>>

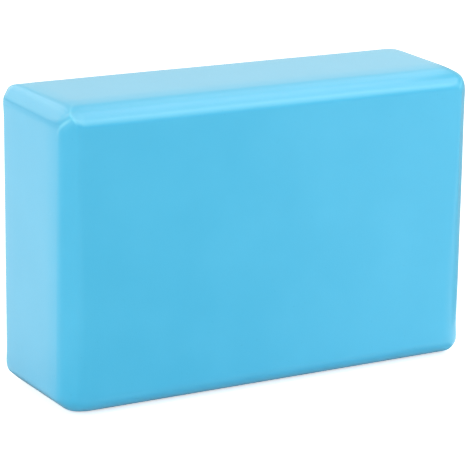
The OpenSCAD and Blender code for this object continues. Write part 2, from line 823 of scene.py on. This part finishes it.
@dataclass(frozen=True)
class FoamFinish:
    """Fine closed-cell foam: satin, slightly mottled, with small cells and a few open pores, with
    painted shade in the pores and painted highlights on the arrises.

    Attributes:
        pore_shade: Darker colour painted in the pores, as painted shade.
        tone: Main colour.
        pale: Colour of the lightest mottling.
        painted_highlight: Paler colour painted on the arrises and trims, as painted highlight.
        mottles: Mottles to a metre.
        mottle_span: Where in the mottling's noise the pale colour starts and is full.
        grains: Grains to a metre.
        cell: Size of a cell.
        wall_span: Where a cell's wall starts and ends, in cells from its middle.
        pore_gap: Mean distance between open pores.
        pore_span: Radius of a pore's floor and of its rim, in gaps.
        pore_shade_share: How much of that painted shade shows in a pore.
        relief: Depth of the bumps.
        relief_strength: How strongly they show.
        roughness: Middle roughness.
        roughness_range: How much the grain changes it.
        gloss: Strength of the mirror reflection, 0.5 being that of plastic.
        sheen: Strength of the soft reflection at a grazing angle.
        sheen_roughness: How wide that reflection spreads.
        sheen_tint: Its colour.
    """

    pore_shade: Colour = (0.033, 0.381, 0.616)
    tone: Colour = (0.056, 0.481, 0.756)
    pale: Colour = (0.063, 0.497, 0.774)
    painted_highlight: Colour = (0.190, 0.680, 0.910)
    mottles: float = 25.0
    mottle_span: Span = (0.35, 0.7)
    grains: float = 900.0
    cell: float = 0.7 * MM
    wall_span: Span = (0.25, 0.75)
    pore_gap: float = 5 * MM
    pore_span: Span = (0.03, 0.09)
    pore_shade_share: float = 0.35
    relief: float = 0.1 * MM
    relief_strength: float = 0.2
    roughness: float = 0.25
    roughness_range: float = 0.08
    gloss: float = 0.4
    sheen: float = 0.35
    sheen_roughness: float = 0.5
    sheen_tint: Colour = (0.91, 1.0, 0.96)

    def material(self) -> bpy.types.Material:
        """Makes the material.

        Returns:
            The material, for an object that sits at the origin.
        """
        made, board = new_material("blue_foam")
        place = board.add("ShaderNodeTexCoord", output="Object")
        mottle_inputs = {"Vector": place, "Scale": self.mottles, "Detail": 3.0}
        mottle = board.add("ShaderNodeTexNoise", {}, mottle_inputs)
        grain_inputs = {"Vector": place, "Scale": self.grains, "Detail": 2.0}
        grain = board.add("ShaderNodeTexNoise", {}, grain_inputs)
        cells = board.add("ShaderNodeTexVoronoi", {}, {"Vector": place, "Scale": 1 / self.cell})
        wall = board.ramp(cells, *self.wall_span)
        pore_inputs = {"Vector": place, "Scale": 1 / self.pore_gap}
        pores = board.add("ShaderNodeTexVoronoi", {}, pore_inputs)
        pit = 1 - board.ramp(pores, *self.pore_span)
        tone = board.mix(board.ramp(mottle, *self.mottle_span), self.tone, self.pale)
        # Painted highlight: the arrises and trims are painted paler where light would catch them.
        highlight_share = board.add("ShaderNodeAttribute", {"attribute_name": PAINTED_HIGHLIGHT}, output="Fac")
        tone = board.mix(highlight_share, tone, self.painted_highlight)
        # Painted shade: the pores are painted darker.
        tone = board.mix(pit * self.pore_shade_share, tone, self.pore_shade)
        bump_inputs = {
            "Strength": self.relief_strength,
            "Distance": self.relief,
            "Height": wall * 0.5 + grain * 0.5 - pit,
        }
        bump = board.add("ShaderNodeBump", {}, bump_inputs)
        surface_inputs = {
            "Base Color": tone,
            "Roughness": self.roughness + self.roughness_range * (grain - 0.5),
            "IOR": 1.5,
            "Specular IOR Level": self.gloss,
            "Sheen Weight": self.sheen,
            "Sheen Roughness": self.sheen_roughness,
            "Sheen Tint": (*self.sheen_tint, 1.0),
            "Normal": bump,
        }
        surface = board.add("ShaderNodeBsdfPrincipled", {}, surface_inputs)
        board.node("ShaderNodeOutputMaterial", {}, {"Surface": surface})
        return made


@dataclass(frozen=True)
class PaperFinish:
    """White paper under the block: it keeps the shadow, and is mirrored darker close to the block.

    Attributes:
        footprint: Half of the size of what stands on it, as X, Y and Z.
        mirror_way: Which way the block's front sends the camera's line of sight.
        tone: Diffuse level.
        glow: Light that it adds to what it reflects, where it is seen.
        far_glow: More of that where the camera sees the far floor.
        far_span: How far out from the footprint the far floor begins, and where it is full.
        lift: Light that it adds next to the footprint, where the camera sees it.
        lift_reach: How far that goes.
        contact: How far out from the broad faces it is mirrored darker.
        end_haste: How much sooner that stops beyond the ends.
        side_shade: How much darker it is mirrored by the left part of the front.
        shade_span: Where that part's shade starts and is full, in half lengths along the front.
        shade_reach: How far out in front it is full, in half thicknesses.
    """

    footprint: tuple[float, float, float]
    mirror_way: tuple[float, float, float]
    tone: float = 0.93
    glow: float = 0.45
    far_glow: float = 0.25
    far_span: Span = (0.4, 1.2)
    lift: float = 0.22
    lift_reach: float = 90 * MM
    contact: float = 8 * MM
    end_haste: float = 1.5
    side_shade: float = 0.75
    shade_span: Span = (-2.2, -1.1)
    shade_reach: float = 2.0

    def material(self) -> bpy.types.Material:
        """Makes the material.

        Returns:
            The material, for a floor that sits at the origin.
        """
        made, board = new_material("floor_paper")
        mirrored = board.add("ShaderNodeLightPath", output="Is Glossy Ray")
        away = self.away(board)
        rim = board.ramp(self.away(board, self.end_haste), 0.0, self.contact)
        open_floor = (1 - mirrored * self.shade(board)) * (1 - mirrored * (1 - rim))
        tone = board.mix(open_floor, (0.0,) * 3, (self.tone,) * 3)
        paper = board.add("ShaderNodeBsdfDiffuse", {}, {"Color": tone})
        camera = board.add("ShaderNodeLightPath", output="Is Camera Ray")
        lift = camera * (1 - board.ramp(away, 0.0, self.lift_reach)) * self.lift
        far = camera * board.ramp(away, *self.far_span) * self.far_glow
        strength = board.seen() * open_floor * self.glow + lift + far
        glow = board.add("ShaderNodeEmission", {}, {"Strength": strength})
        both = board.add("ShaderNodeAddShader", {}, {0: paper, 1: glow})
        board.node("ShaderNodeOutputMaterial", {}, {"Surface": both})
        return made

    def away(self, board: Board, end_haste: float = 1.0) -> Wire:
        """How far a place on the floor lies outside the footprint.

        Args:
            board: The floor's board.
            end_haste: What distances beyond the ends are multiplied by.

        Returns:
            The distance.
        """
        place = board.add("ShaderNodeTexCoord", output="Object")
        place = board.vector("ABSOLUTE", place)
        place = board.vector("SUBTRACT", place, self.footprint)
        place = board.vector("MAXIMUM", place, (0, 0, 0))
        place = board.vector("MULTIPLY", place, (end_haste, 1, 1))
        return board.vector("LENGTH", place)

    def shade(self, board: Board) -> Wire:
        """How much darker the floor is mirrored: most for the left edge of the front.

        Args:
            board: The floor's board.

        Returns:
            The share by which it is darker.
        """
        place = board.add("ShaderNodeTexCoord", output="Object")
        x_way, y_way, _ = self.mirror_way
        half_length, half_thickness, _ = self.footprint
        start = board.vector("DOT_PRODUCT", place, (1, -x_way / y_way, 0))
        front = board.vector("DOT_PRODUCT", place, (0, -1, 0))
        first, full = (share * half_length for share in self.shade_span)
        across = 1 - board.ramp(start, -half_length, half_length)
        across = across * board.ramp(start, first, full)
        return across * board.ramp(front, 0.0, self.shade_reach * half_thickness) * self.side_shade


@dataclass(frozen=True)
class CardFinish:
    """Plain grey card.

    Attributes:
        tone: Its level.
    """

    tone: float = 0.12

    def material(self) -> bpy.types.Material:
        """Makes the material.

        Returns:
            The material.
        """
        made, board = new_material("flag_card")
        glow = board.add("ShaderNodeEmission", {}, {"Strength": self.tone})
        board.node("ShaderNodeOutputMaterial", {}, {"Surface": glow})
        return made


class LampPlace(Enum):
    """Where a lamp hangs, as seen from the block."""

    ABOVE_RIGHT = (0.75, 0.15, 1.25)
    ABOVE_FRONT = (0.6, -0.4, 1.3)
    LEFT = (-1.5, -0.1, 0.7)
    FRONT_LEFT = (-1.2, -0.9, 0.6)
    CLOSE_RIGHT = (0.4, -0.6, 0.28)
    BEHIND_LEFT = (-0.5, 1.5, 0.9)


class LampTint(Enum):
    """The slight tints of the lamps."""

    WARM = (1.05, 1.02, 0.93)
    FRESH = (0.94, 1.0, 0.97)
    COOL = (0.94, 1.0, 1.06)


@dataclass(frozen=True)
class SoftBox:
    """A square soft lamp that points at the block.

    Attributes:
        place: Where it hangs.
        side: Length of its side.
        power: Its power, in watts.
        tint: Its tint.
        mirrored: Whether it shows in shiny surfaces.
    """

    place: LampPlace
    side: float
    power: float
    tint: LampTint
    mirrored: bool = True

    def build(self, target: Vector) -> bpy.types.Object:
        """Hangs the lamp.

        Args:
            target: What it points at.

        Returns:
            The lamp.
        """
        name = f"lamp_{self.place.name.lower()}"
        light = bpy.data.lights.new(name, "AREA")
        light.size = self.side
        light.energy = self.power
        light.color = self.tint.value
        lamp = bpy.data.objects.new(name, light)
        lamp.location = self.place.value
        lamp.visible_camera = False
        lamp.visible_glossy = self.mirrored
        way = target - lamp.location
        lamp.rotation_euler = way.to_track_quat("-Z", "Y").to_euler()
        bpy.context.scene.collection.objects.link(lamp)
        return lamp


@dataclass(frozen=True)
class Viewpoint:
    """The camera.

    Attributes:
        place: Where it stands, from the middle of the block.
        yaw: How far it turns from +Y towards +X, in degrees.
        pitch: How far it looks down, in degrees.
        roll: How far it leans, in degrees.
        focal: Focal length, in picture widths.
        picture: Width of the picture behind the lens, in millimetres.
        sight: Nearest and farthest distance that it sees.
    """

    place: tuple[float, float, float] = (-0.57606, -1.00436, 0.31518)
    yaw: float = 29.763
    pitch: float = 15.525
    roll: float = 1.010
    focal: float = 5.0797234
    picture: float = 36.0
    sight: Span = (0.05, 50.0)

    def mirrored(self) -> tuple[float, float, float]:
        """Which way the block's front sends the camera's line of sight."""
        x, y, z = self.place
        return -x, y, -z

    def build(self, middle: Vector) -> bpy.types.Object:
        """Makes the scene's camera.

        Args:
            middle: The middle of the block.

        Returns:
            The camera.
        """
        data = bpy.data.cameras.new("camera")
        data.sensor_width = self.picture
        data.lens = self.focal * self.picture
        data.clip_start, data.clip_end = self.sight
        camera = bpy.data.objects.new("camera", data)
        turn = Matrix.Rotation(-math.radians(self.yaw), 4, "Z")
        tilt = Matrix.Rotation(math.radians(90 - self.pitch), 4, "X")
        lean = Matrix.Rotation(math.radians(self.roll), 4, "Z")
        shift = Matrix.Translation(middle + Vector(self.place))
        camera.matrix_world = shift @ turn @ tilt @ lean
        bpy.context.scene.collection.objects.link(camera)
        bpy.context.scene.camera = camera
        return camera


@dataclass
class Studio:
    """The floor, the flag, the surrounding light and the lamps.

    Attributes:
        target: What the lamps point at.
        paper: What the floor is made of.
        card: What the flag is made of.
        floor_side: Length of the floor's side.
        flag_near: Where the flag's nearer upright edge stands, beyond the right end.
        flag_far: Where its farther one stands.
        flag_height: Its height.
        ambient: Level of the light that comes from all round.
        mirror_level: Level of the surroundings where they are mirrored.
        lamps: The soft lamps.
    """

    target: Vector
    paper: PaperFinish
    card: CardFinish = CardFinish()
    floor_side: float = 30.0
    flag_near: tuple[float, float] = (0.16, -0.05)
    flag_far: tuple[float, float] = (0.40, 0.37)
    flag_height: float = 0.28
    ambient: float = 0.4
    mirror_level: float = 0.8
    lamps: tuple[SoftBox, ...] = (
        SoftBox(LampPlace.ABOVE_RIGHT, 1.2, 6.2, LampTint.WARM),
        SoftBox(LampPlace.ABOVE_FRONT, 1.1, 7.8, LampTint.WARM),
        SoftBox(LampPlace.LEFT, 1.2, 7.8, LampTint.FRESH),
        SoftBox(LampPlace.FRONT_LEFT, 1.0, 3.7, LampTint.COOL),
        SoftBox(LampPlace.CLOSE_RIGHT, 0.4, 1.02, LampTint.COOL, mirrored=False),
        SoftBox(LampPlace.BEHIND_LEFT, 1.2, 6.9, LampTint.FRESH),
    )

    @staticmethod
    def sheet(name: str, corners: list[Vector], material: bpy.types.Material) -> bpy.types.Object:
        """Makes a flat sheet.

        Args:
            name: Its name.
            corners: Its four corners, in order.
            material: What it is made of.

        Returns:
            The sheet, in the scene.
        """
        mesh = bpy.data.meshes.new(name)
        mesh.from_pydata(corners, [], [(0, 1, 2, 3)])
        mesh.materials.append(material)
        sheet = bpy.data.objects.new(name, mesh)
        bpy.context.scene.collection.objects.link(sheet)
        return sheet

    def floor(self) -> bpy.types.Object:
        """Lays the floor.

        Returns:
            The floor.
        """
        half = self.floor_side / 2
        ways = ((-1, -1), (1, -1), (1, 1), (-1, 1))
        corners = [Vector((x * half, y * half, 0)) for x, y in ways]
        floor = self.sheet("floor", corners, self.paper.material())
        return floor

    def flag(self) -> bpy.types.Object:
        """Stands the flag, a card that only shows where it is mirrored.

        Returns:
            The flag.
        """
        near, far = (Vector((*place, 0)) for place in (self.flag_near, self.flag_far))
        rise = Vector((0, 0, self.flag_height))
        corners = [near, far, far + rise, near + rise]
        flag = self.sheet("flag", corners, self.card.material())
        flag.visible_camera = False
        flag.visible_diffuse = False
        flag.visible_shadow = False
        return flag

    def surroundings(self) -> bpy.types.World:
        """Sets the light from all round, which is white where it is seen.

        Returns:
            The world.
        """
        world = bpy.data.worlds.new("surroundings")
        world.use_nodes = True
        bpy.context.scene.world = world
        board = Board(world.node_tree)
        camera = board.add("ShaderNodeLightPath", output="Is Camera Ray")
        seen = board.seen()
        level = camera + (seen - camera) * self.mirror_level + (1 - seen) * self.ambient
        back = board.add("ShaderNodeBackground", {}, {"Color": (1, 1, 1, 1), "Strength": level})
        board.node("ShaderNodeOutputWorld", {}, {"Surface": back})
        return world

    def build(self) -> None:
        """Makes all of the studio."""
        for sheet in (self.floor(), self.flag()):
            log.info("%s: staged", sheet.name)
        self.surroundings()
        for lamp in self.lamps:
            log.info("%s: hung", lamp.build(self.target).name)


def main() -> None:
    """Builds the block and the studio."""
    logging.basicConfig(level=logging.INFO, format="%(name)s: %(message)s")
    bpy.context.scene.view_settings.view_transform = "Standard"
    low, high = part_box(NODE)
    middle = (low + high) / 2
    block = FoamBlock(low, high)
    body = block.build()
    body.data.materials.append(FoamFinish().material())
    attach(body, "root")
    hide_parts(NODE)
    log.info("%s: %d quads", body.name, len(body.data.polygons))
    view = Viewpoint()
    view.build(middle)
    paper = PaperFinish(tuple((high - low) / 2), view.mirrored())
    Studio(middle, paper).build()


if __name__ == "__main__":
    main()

<<

• **The request**
Copy exactly the lines that run from the first line of the data to the line containing "painted shade in", please, with both ends included and nothing else.

• **Response**
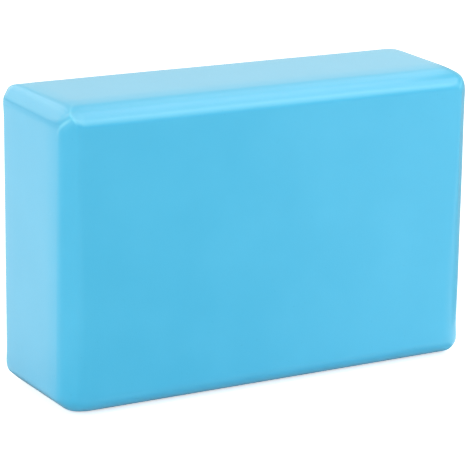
The OpenSCAD and Blender code for this object continues. Write part 2, from line 823 of scene.py on. This part finishes it.
@dataclass(frozen=True)
class FoamFinish:
    """Fine closed-cell foam: satin, slightly mottled, with small cells and a few open pores, with
    painted shade in the pores and painted highlights on the arrises.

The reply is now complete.